When EG Kight comes to town, followers can catch her performances anywhere from a blues festival to a house concert to a club. While she travels internationally with a full band called Blue South, the Georgia Songbird also logs many solo shows per year that both engage and entertain blues lovers with her voice, guitar licks, and songwriting.
While many blues singers favor a raucous vocal style, EG’s voice, while powerful, is honeysmooth and nuanced. She once invited my sister and me to sing back-up with her on John Prine’s “Angel from Montgomery,” which we rehearsed quickly before joining her on a friend’s backyard festival stage. Without missing a beat in her own soulful vocal part, she turned ever-so-slightly to conduct my sister and me in a slowed down delivery of the lyrics “hard way to go.” She started calling us the Raisonettes after that.

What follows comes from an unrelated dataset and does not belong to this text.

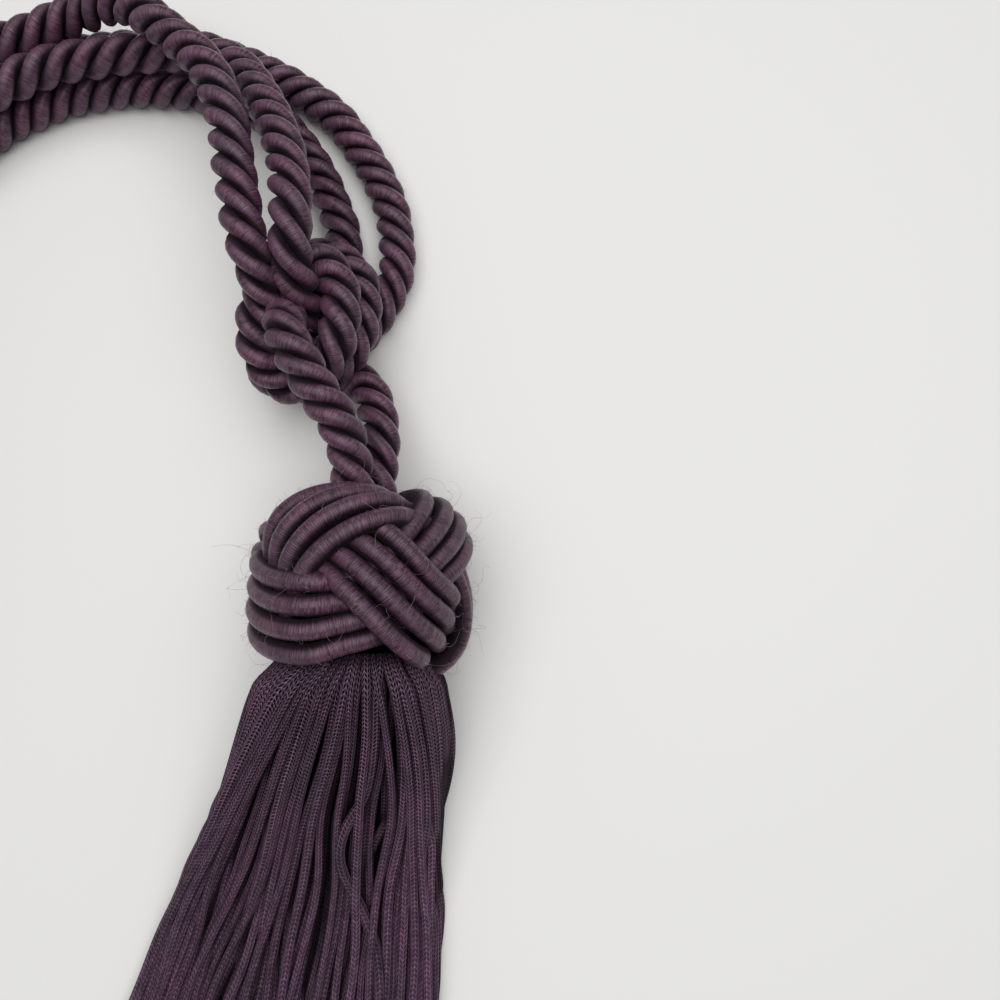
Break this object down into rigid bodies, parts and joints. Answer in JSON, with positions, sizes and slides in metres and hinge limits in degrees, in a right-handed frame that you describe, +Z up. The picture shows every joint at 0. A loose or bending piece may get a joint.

Like Bonnie Raitt, Kight doesn’t stop at singing. Besides fronting her band, she plays some of the tastiest blues licks you will ever hear on her solo acoustic and electric guitars. But unlike Raitt, Kight is also a prolific songwriter and producer. While she covers some blues standards, most Kight recordings showcase her own compositions as the anchor cuts. And she has shared her producer’s ear with other blues artists like Oxford’s own Lisa Biales. In fact, a few years back, Lisa and EG showcased at Arts Midwest as The Peach-Pickin’ Mamas since they enjoy harmonizing and trading licks.
In addition to generosity with other performers, Kight has a gift for mimicry that she weaves into her solo shows. My favorite is her musical impression of Dolly Parton. If you get a chance to see EG perform live, her vocals, guitar-slinging, and great songs like “Trouble” will lift your spirits and might just propel you to the dance floor.
EG Kight will be performing Saturday, September 23rd at 7:30pm in the Downtown Listening Room in the historic Shillito's Building in downtown Cincinnati, to a sold-out audience. Lisa Biales will be opening for her.